Dinet admired the ordinary people of Bou Saada for their apparent contentment, despite their harsh living conditions, and the regard they showed him as both a Frenchman and a Christian.

Unlike other artists who painted the Arab world at the time, Dinet didn’t want to make Arab people look exotic and different. He spent time getting to know the Bedouin of Algeria, painted Saharan people as they really were and gave the artistic style a fresh perspective.

“Dinet is different from the rest because he represents a joyful world, like children playing with stones or old men playing with younger people. He’s unique in that respect,” says Jean Lepage, former director of the Musem of Art and History, Narbonne. “Dinet was distinctive in showing us a laughing, joyful North Africa.”

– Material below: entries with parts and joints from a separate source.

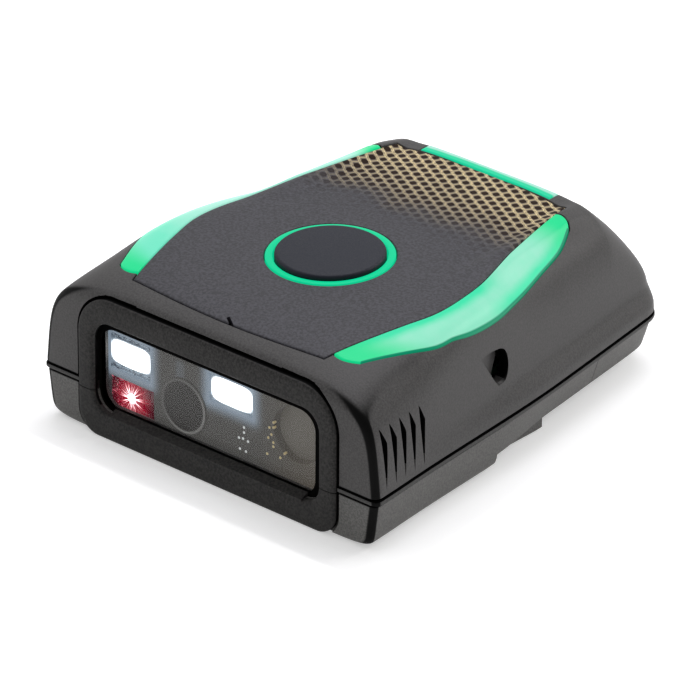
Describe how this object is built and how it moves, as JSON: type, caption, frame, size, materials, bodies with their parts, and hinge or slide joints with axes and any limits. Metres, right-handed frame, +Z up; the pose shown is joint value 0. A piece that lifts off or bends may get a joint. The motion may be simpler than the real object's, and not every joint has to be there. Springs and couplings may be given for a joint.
{
  "type": "wearable barcode scanner",
  "caption": "Small wearable barcode scanner: tapered moulded housing with a window and scan engine in front, lit guides round a cover plate, and a round sprung key on top.",
  "frame": {"origin": "under the middle of the part, on the plane it stands on", "axes": "+Z up, the window looks along -Y, +X to the right seen from above with the window towards the viewer"},
  "size_m": [0.0502, 0.0595, 0.0215],
  "materials": {
    "shell": "fine moulded texture",
    "lower_shell": "fine moulded texture",
    "rubber": "rough grained rubber",
    "seal": "fine ribbed rubber",
    "plate": "satin with a printed net at the rear",
    "light_guide": "lit translucent plastic",
    "key": "soft touch",
    "pad": "matt",
    "window": "clear",
    "optics_frame": "matt black",
    "barrel": "matt black",
    "lens": "coated",
    "lamp_optic": "clear, lit white",
    "aimer_optic": "clear red, lit",
    "diffuser": "milky",
    "circuit_board": "solder mask",
    "chip": "moulded",
    "sensor": "glossy",
    "flex": "amber film",
    "shield": "tinned",
    "battery": "foil",
    "tape": "adhesive foam",
    "motor": "plain",
    "buzzer": "moulded",
    "contact_body": "moulded",
    "contact": "gold plated",
    "screw": "zinc plated"
  },
  "bodies": {
    "body": {"upper_housing": "shell", "lower_housing": "lower_shell", "rear_end_cover": "lower_shell", "seam_gasket": "seal", "upper_window_surround": "rubber", "lower_window_surround": "rubber", "scan_window": "window", "window_gasket": "seal", "top_cover_plate": "plate", "light_guide_left": "light_guide", "light_guide_right": "light_guide", "light_guide_rear": "light_guide", "key_light_ring": "light_guide", "key_return_pad": "pad", "key_switch": "shield", "engine_chassis": "optics_frame", "engine_board": "circuit_board", "image_sensor": "sensor", "camera_barrel": "barrel", "camera_lens": "lens", "lamp_lens_left": "lamp_optic", "lamp_lens_right": "lamp_optic", "lamp_chips": "chip", "aimer_lens": "aimer_optic", "aimer_chip": "chip", "side_lens": "diffuser", "main_board": "circuit_board", "indicator_chips": "chip", "engine_flex": "flex", "radio_shield": "shield", "battery": "battery", "battery_tape": "tape", "vibration_motor": "motor", "buzzer": "buzzer", "contact_block": "contact_body", "contact_pins": "contact", "housing_screws": "screw", "board_screws": "screw"},
    "key": {"key_cap": "key"}
  },
  "joints": [
    {"name": "key_press", "type": "slide", "parent": "body", "child": "key", "axis": [0, -0.0279, 0.9996], "range_m": [-0.0005, 0], "stiffness_N_per_m": 1500, "springref_m": 0.0005, "deforming": ["key_return_pad"]}
  ]
}
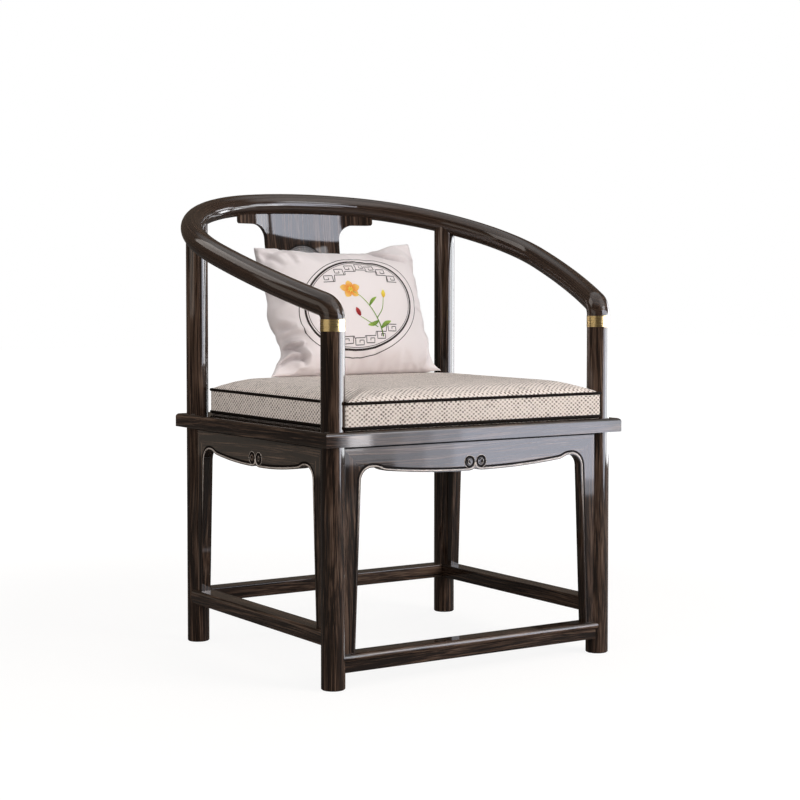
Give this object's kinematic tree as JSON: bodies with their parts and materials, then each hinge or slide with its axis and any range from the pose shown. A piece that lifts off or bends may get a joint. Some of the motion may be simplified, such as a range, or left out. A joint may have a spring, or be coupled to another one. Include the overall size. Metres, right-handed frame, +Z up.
{
  "type": "horseshoe back armchair",
  "caption": "Hardwood armchair with a horseshoe crest rail bent down onto the front posts, S-curved splat, arched aprons, low stretchers, loose seat cushion and pillow.",
  "frame": {"origin": "on the floor, under the middle of the whole chair's width and depth", "axes": "+Z up, -Y towards the front of the seat, +X towards the right arm as seen from the front"},
  "size_m": [0.7336, 0.636, 0.8355],
  "materials": {
    "dark_hardwood": "near-black brown hardwood under gloss lacquer",
    "polished_brass": "polished",
    "cushion_linen": "slubbed beige linen with dark piping",
    "pillow_satin": "pale satin with a printed oval"
  },
  "bodies": {
    "chair_frame": {"front_left_post": "dark_hardwood", "front_right_post": "dark_hardwood", "back_left_post": "dark_hardwood", "back_right_post": "dark_hardwood", "crest_rail_back": "dark_hardwood", "crest_rail_left_arm": "dark_hardwood", "crest_rail_right_arm": "dark_hardwood", "rail_wedge_pins": "dark_hardwood", "left_ferrule": "polished_brass", "right_ferrule": "polished_brass", "back_splat": "dark_hardwood", "front_frame_member": "dark_hardwood", "back_frame_member": "dark_hardwood", "left_frame_member": "dark_hardwood", "right_frame_member": "dark_hardwood", "seat_panel": "dark_hardwood", "left_seat_batten": "dark_hardwood", "right_seat_batten": "dark_hardwood", "front_apron": "dark_hardwood", "back_apron": "dark_hardwood", "left_apron": "dark_hardwood", "right_apron": "dark_hardwood", "front_left_side_board": "dark_hardwood", "front_right_side_board": "dark_hardwood", "left_front_side_board": "dark_hardwood", "left_back_side_board": "dark_hardwood", "right_front_side_board": "dark_hardwood", "right_back_side_board": "dark_hardwood", "front_stretcher": "dark_hardwood", "back_stretcher": "dark_hardwood", "left_stretcher": "dark_hardwood", "right_stretcher": "dark_hardwood"},
    "loose_cushion": {"seat_cushion": "cushion_linen"},
    "loose_pillow": {"throw_pillow": "pillow_satin"}
  },
  "joints": [
    {"name": "cushion_lift", "type": "slide", "parent": "chair_frame", "child": "loose_cushion", "axis": [0, 0, 1], "range_m": [0, 0.03]},
    {"name": "pillow_pull", "type": "slide", "parent": "loose_cushion", "child": "loose_pillow", "axis": [0, -0.8, 0.6], "range_m": [0, 0.15]}
  ]
}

After spending many years travelling between France and Algeria, in 1903, Dinet finally decided to settle permanently in Bou Saada. He bought a house in the Arab quarter, deliberately to irritate the French colonial government and regularly spoke up for the people of Bou Saada in their dealings with the French administration.

He completely immersed himself in the Arabic language and Saharan culture, and converted to Islam. He announced his conversion in a personal letter in 1908, and completed it formally in 1913 when he changed his name to Nasreddine Dinet.

When news of Dinet’s conversion reached France, his Parisian artist friends, and other Orientalists painters in France there was universal shock.

“He was subject to a fierce attack by his fellow artists, as well as the ruling class of that time. He was excluded from all exhibitions which were his source of income,” says Dinet biographer Nacer Lemdjed. “He was a victim of an unethical campaign and rumours. I can’t even repeat the rumours they spread about him.”

But Dinet continued determinedly to portray a positive image of Islamic religious and social life in his art and writing.

In 1929, aged 68, Dinet decided to go on a journey he’d been planning since his conversion to Islam – pilgrimage to Mecca, known as Hajj. While the journey had a major spiritual impact on him, it was also hugely physically demanding: Alphonse Etienne, or Nasreddine, Dinet died in Paris on December 24, 1929, and was buried in Bou Saada.

Since Dinet’s death nine decades ago, his distinctive paintings have graced museums, art galleries and collections all over the world, still commanding high prices at auction.